To make the pasta (a rav egg dough, per Flour + Water):
- 2 cups flour
- 2 whole eggs
- 5 egg yolks
- 1.5 teaspoons olive oil
Place 2 cups of unsifted flour on a dry, clean work surface (forming a mound 8-10 inches in diameter). Sprinkle 1 teaspoon of salt in the middle of the mound. Create a well 4-5" wide in the flour. Mix 2 eggs, 5 egg yolks and 1.5 teaspoons of olive oil into a separate bowl, and then add into the well. Start to incorporate the flour walls by stirring the egg mixture with a fork, while disturbing the flour base as little as possible. When the dough starts to become a solid mass, start folding and forming the dough with your hands. Knead for 10-15 minutes (by driving the heel of your dominant hand into the dough, pushing down and releasing, and then using your other hand to pick up and rotate the dough on itself 45 degrees. You should work up a sweat.) After 15 minutes, tightly wrap the dough in plastic wrap and let it rest for 30 minutes to a few hours. Finally, roll out the dough (ideally in a pasta maker). (There is a lot of nuance to this, and I highly recommend getting a book like Flour + Water... or a husband like Mat!)
To make the filling:
- 3 ears of corn
- 1 lime
- 1 cup of ricotta
- 1 egg
- 0.5 cup of parmesan
- Butter and olive oil to sauté
- Salt and pepper to season
Cut the kernels off three ears of corn and sauté in butter and olive oil over medium heat until almost caramelized. Add the juice of one lime and puree the corn in a food processor until smooth. If needed, add a tablespoon of masa harina to thicken. Mix with 1 cup of ricotta, 1 egg and 1/2 cup of parmesan. Add salt and pepper to taste
Assemble the pasta in any filled shape you like. We chose tortelloni, which are made by cutting 2" squares in your pasta dough, placing 1-2 teaspoons of filling in the middle, folding from one corner to the other and sealing around the edges before folding the lower points to meet each other in an 'o' shape.
Cherry Tomato Sauce
- 0.5 red onion
- 1 garlic clove
- 2 cups cherry tomatoes
- 0.5 teaspoon honey
- 2 tablespoons butter
- Salt & pepper to taste
Sauté half a diced red onion in olive oil until soft but not caramelized, add 1 smashed garlic clove and cook for an additional minute before removing from heat. Puree the onion mixture with two cups of cherry tomatoes in a food processor. Return to medium heat for 10 minutes. Puree again - either in a food processor or a blender - until smooth. Simmer for 10 minutes before adding sait, 1/2 teaspoon of honey and 2 tablespoons of butter.

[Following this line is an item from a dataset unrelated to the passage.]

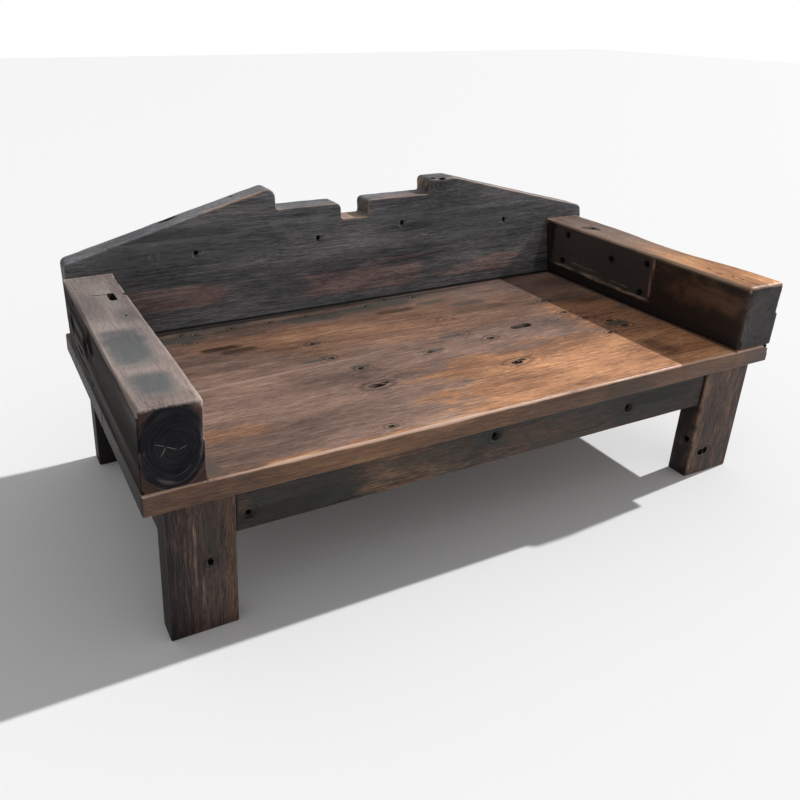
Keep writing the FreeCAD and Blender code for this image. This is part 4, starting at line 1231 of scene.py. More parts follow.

The-Garden-Runneth-Over Swiss Chard
- 1 onion
- 2 garlic gloves
- 2 bunches of swiss chard
- 1 lemon
- Olive oil to sauté
- Pinch of red pepper flakes
- Salt & pepper to taste
In a large saucepan, sauté an onion in olive oil until caramelized. When browned, add two cloves of sliced garlic and a pinch of red pepper flakes. Meanwhile blanch two large bunches of swiss chard (stems removed) in boiling water for 4-5 minutes.. As the garlic is cooking, drain the chard, squeeze out excess liquid and roughly chop. Add the swiss chard to the onion mixture. Season with salt and pepper, and the juice of one lemon. Serve when heated through.
- 1 watermelon
- 2 cucumbers
- 0.5 diced shallot
- 1 cup feta
- 1 lemon
- A handful of mint
- Salt, pepper and sumac to taste
Mix together watermelon (one small, cut into 2 cm cubes); cucumber (two small, peeled and cut into 1 cm cubes); a handful of mint leaves, half a diced shallot and a cup of cubed feta. Dress with the juice of one lemon, season with salt, pepper and a teaspoon of sumac.